- Directed by: Shirley Sun
- Screenplay by: Mark Salzman
- Based on: Iron & Silk by Mark Salzman
- Produced by: Shirley Sun
- Starring: Mark Salzman Pan Qingfu Vivian Wu Jeanette Lin Tsui
- Cinematography: James Hayman
- Edited by: James Y. Kwei Geraldine Peroni
- Music by: Michael Gibbs
- Production companies: SUN-Productions Tokyo Broadcasting System
- Distributed by: Prestige Films (United States) Cineplex Odeon Films (Canada)
- Release dates: January 20, 1990 (Sundance Film Festival); February 15, 1991 (New York City);
- Running time: 101 minutes
- Country: United States
- Language: English

= Iron & Silk (film) =

1991 film

Iron & Silk is a 1990 American action comedy-drama based on the eponymous book by American writer Mark Salzman. It details his journey to China after college to study Chinese wu shu, better known in the west as kung fu, and to teach English.

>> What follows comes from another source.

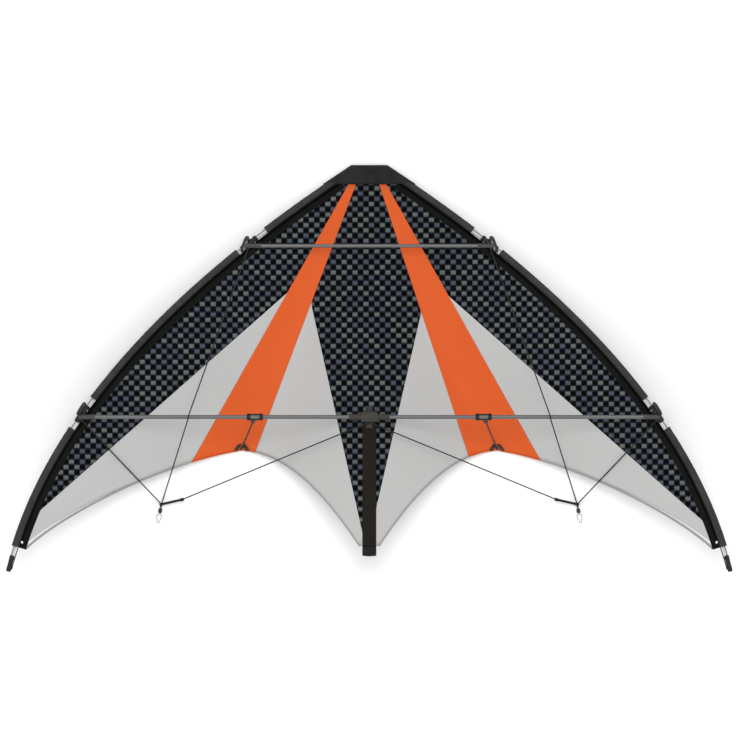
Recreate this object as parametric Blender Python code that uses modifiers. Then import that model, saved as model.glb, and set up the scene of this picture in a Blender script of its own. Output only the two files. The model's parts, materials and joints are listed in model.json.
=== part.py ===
"""A stunt kite, rigged with its bridle and laid on its back.

The kite's own frame has X across the span, Y towards the nose and Z out of the sail's face.
A place on it is named by three lengths in metres: x, then s down the spine from the nose, then
n out of the plane of the leading edges, so that Y is -s and Z is n. Everything hangs under one
empty, which leans the kite back until its nose and its two trailing-edge feet meet the floor.
"""

import math

import bmesh
import bpy
from mathutils import Matrix, Vector

# Which half of the kite a piece belongs to
HALVES = {"left": -1, "right": 1}

# Clearances
FIT = 0.0003
SEAM = 0.0005

# How it rests
REST_TILT = math.radians(13.0)

# Rods
EDGE_ROD_RADIUS = 0.0035
SPINE_RADIUS = 0.0030
UPPER_ROD_RADIUS = 0.0035
LOWER_ROD_RADIUS = 0.0040
SPINE_DEPTH = 0.0048
SPINE_START = 0.010
SPINE_END = 0.774
ROD_LIFT = 0.009
ROD_SIDES = 12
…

Though not trained as an actor, Salzman starred as himself, as did Pan Qingfu, who claimed no one else could portray him on film. Salzman's experiences occurred in Changsha, Hunan, though the film was shot in Hangzhou, Zhejiang. The film was directed by Shirley Sun, and was the editorial debut for Geraldine Peroni.

==Plot==
Mark Franklin arrives in Hangzhou, China to teach Chinese teachers the English language. He learns the refinements of correct behavior among Chinese people, makes friends with his pupils, falls in love with the young doctor Ming, learns wushu (Chinese martial arts) from the famous teacher Pan... but also learns about political repression, especially when he's forbidden contact with some of his friends.

==Cast==
===Main cast===
- Mark Salzman as Mark Franklin
- Vivian Wu as Ming
- Pan Qingfu as himself, a martial arts master
- Jeanette Lin Tsui as Teacher Hei
- Sun Xudong as Sinbad

===Others===
- To Funglin as Old Sheep
- Hu Yun as Fatty Du
- Dong Hangcheng as Teacher Cai
- Lu Zhiquan as Teacher Li
- Xiao Ying as April
- Yang Xiru as Dr. Wang
- Zhuang Genyuan as Teacher Xu
- Jiang Xihong as Teacher Zhang
- He Saifei as the Yue opera performer who played Madame White Snake
- Xia Saili (He Saifei's sister) as the Yue opera performer who played Xu Xian
- Chen Huiling as the Yue opera performer who played Xiaoqing

==Reception==
The movie gained mostly positive reviews, ranging from a "modest charmer; a true sleeper" to "unsophisticated [and] bittersweet". The movie was met with some criticism, ranging from "an unhappy teenager's fantasy of finally fitting in" to "we're talking geekarama here".